- SET PROBLEM -
Locate, in the data below, the line that contains "The OpenSCAD and" and the line that contains "return (q - f.innerCorner)"; reproduce exactly those two lines and every line between them, nothing more.

Records with modeling code:
┄┄┄┄┄┄┄┄┄┄
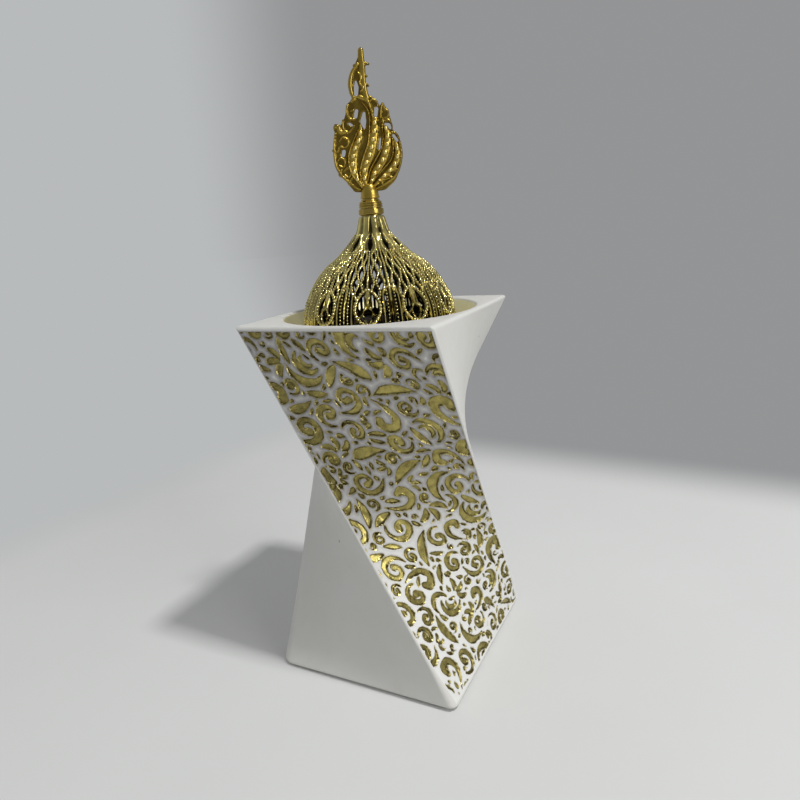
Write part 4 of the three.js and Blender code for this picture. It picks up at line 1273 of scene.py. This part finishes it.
# knots, half width in mm, and how thick it is there on each side of the flame's middle, in mm
WIRES = [
    # the raised left edge of each rib, which the colour paints bright as a highlight
    ([(-0.11, 0.44), (-0.19, 0.365), (-0.26, 0.289), (-0.279, 0.211), (-0.235, 0.123),
      (-0.115, 0.031)], 0.4, 1.75),
    ([(-0.024, 0.623), (0.05, 0.565), (0.062, 0.487), (0.02, 0.343), (-0.072, 0.235),
      (-0.125, 0.135), (-0.08, 0.029)], 0.42, 1.8),
    ([(0.235, 0.47), (0.242, 0.38), (0.205, 0.298), (0.118, 0.225), (0.025, 0.15),
      (-0.035, 0.043)], 0.4, 1.75),
    ([(0.37, 0.38), (0.38, 0.29), (0.338, 0.215), (0.226, 0.156), (0.083, 0.08),
      (0.0, 0.034)], 0.38, 1.6),
    # right edge, its arcs and its lobe
    ([(0.479, 0.335), (0.497, 0.25), (0.454, 0.16), (0.379, 0.095), (0.239, 0.047),
      (0.11, 0.016)], 0.6, 1.35),
    ([(0.225, 0.489), (0.323, 0.495), (0.372, 0.465), (0.378, 0.425)], 0.42, 1.3),
    ([(0.35, 0.4), (0.411, 0.405), (0.46, 0.374), (0.479, 0.33)], 0.45, 1.3),
    ([(0.227, 0.515), (0.232, 0.565), (0.262, 0.612), (0.285, 0.575), (0.33, 0.562),
      (0.325, 0.52), (0.25, 0.507)], 0.5, 1.35),
    ([(0.078, 0.585), (0.069, 0.618), (0.12, 0.645), (0.18, 0.625), (0.185, 0.59),
      (0.14, 0.58)], 0.5, 1.45),
    # left side, from the neck down to the foot
    ([(-0.24, 0.616), (-0.258, 0.563), (-0.208, 0.518), (-0.15, 0.529), (-0.142, 0.575),
      (-0.2, 0.575)], 0.5, 1.35),
    ([(-0.324, 0.516), (-0.321, 0.454), (-0.253, 0.429), (-0.174, 0.469)], 0.5, 1.3),
    ([(-0.445, 0.472), (-0.40, 0.478), (-0.375, 0.44), (-0.31, 0.43)], 0.85, 1.4),
    ([(-0.395, 0.371), (-0.346, 0.398), (-0.277, 0.383), (-0.269, 0.347), (-0.318, 0.325),
      (-0.389, 0.335)], 0.45, 1.4),
    ([(-0.445, 0.43), (-0.47, 0.35), (-0.48, 0.265), (-0.46, 0.19), (-0.39, 0.125),
      (-0.276, 0.067), (-0.137, 0.016)], 0.55, 1.3),
    ([(-0.44, 0.235), (-0.388, 0.258), (-0.335, 0.227), (-0.362, 0.187), (-0.42, 0.2)], 0.45, 1.35),
    ([(-0.362, 0.16), (-0.299, 0.183), (-0.255, 0.145), (-0.298, 0.111), (-0.35, 0.13)], 0.5, 1.3),
    ([(-0.26, 0.1), (-0.2, 0.12), (-0.17, 0.07)], 0.5, 1.25),
    ([(-0.5, 0.31), (-0.44, 0.3), (-0.41, 0.325)], 0.5, 1.25),
    ([(-0.4, 0.17), (-0.425, 0.135), (-0.36, 0.115)], 0.55, 1.2),
    ([(-0.28, 0.09), (-0.30, 0.068), (-0.24, 0.05)], 0.55, 1.2),
    ([(-0.25, 0.255), (-0.29, 0.225), (-0.28, 0.18)], 0.4, 1.2),
    ([(0.44, 0.21), (0.385, 0.15), (0.4, 0.125)], 0.45, 1.25),
    ([(0.416, 0.14), (0.35, 0.15), (0.3, 0.103), (0.363, 0.085)], 0.5, 1.3),
    ([(0.28, 0.083), (0.19, 0.07), (0.2, 0.034)], 0.5, 1.25),
    # crown, sickle, spine and the little teeth of the tip
    ([(-0.18, 0.64), (-0.123, 0.67), (-0.038, 0.663), (0.03, 0.64), (0.085, 0.6)], 0.75, 1.4),
    ([(-0.062, 0.887), (-0.142, 0.836), (-0.18, 0.775), (-0.178, 0.716), (-0.14, 0.654)],
     0.85, 1.4),
    ([(-0.004, 0.978), (-0.006, 0.93), (0, 0.87), (-0.004, 0.8), (0.01, 0.725), (0.033, 0.66)],
     1.35, 1.3),
    ([(-0.066, 0.835), (-0.02, 0.8), (-0.05, 0.76), (0.0, 0.73), (-0.046, 0.698)], 0.42, 1.5),
    ([(0.0, 0.893), (0.095, 0.885)], 0.45, 1.1),
    ([(0.0, 0.9), (-0.115, 0.882)], 0.45, 1.1),
    ([(0.01, 0.82), (0.06, 0.805)], 0.45, 1.1),
    ([(0.02, 0.76), (0.075, 0.74)], 0.45, 1.1),
]
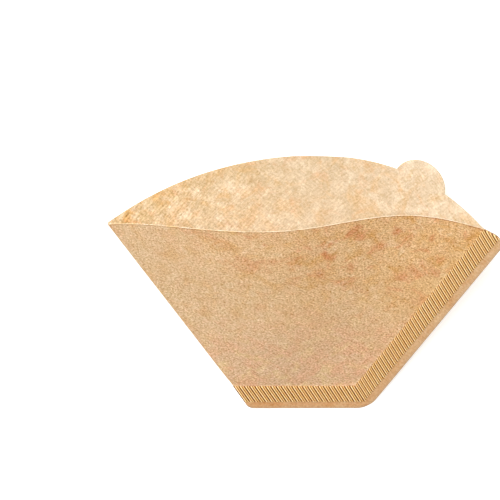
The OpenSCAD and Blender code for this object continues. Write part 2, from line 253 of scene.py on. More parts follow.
def seamLines(p, f, seam):
    # the strip's lines up the seam and past the mouth, closer by a sine towards the tip. Past the mouth they
    # begin on its arc or on the tip's circle, and they end on the seam's edge or on the circles at its ends
    tipRound = insetFromSeam(f, p["tipR"], f.mouthR - p["tipR"])
    tipOnMouth = f.mouthCentre + (tipRound - f.mouthCentre) * f.mouthR / (f.mouthR - p["tipR"])

    def stripAlong(q):
        return (q - f.innerCorner) @ f.alongSeam + (q - f.innerCorner) @ f.outOfSeam / math.tan(f.mitre)

    tipEnd = stripAlong(tipRound) + p["tipR"] / math.sin(f.mitre)
    tipEndOut = f.seamW - p["tipR"] + p["tipR"] * math.cos(f.mitre)
    tip = f.seamLen + (tipEnd - f.seamLen) * np.sin(np.linspace(0, math.pi / 2, p["tipLines"] + 1))[1:]
    along = np.concatenate([seam, tip])
    start = f.innerCorner + f.alongSeam * along[:, None]
    step = np.broadcast_to(f.mitreStep, start.shape)
    begins = np.where(along < stripAlong(tipOnMouth), meets(start, step, f.mouthCentre, f.mouthR, -1),
                      meets(start, step, tipRound, p["tipR"], -1))
    begins = np.where(along > f.seamLen + tiny, begins, 0)
    ends = np.where(along < p["seamCornerR"] / math.tan(f.mitre),
                    meets(start, step, f.seamRound, p["seamCornerR"], 1),
                    np.where(along > stripAlong(tipRound) + p["tipR"] / math.tan(f.mitre),
                             meets(start, step, tipRound, p["tipR"], 1), f.seamW))
    begins[-1] = ends[-1] = tipEndOut
    return start, step, begins, ends, along


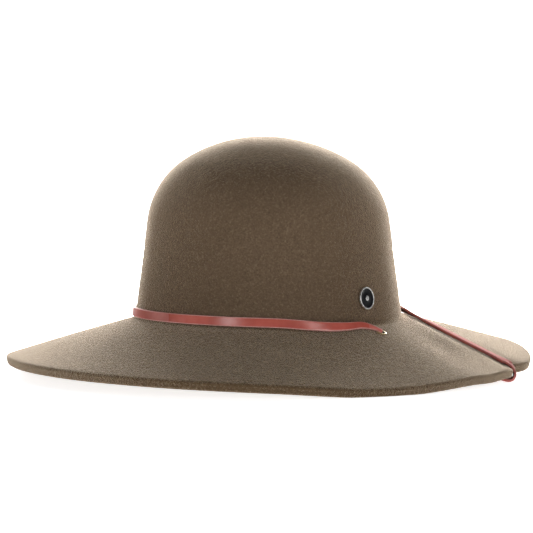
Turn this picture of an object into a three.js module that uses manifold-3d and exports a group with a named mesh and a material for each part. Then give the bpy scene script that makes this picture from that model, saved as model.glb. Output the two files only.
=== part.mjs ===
// A wool felt hat with an open round crown and a wide drooping brim, both one piece of felt.
// A flat leather lace goes round the foot of the crown, leaves it behind the wearer's left side, crosses
// the brim to its edge, turns under it and comes up again through an eyelet beside the crown. Drawn tight,
// it lifts the felt under it into a crease. A round enamelled badge is pinned to the crown.
// Millimetres, +Z up. The hat faces -Y and lies on its brim at z = 0, with the origin under its middle.
import * as THREE from 'three';
import { LoftGeometry } from 'three/addons/geometries/LoftGeometry.js';
import { mergeVertices } from 'three/addons/utils/BufferGeometryUtils.js';
import Module from 'manifold-3d';

const radians = THREE.MathUtils.degToRad;

// The head opening, inside the foot of the crown
const HEAD_WIDTH = 167;
const HEAD_LENGTH = 200;

// The felt
const FELT = 3;
const CROWN_HEIGHT = 117.5;
const DOME_RADIUS = 102;
const SHOULDER_RADIUS = 54;
const WALL_TAPER = radians(7.25);
const THROAT_RADIUS = 3;
const BREAK_HEIGHT = 34.5;
const CROWN_LEAN = -3.4;
const BRIM_WIDTH = 83;
const BRIM_SLOPE_INNER = radians(22);
const BRIM_SLOPE_OUTER = radians(11.5);

// The edge of the brim is turned under and pressed into a hem
const HEM_WIDTH = 9;
const HEM_THICKNESS = 6;
const HEM_CORNER = 1.8;
const HEM_FOOT = 2.5;

// How high the brim's edge is above what the hat lies on, going round from the front to the wearer's left,
// and how far the middle of the brim bellies up there. Below zero the felt is pressed flat.
const WAVES = [
  { at: 0, edge: 3, belly: 0 },
  { at: 22.5, edge: -0.9, belly: 0 },
  { at: 45, edge: 2.2, belly: 0 },
  { at: 67.5, edge: 2.9, belly: 0 },
  { at: 90, edge: 6.5, belly: 0.6 },
  { at: 112.5, edge: 10, belly: 2.8 },
  { at: 135, edge: 8.5, belly: 2.4 },
  { at: 157.5, edge: 2, belly: 1 },
  { at: 180, edge: -0.9, belly: 0 },
  { at: 202.5, edge: -0.9, belly: 0 },
  { at: 225, edge: -0.7, belly: 0 },
  { at: 247.5, edge: 2, belly: 2 },
  { at: 270, edge: 5.4, belly: 2.6 },
  { at: 292.5, edge: 6.4, belly: 0.5 },
  { at: 315, edge: 6.2, belly: 0 },
  { at: 337.5, edge: 5.2, belly: 0 },
];
const LIFT_AT_BREAK = 0.4;
const LIFT_UP_WALL = 40;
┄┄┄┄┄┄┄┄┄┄
- SOLUTION TO THIS EXERCISE -
The OpenSCAD and Blender code for this object continues. Write part 2, from line 253 of scene.py on. More parts follow.
def seamLines(p, f, seam):
    # the strip's lines up the seam and past the mouth, closer by a sine towards the tip. Past the mouth they
    # begin on its arc or on the tip's circle, and they end on the seam's edge or on the circles at its ends
    tipRound = insetFromSeam(f, p["tipR"], f.mouthR - p["tipR"])
    tipOnMouth = f.mouthCentre + (tipRound - f.mouthCentre) * f.mouthR / (f.mouthR - p["tipR"])

    def stripAlong(q):
        return (q - f.innerCorner) @ f.alongSeam + (q - f.innerCorner) @ f.outOfSeam / math.tan(f.mitre)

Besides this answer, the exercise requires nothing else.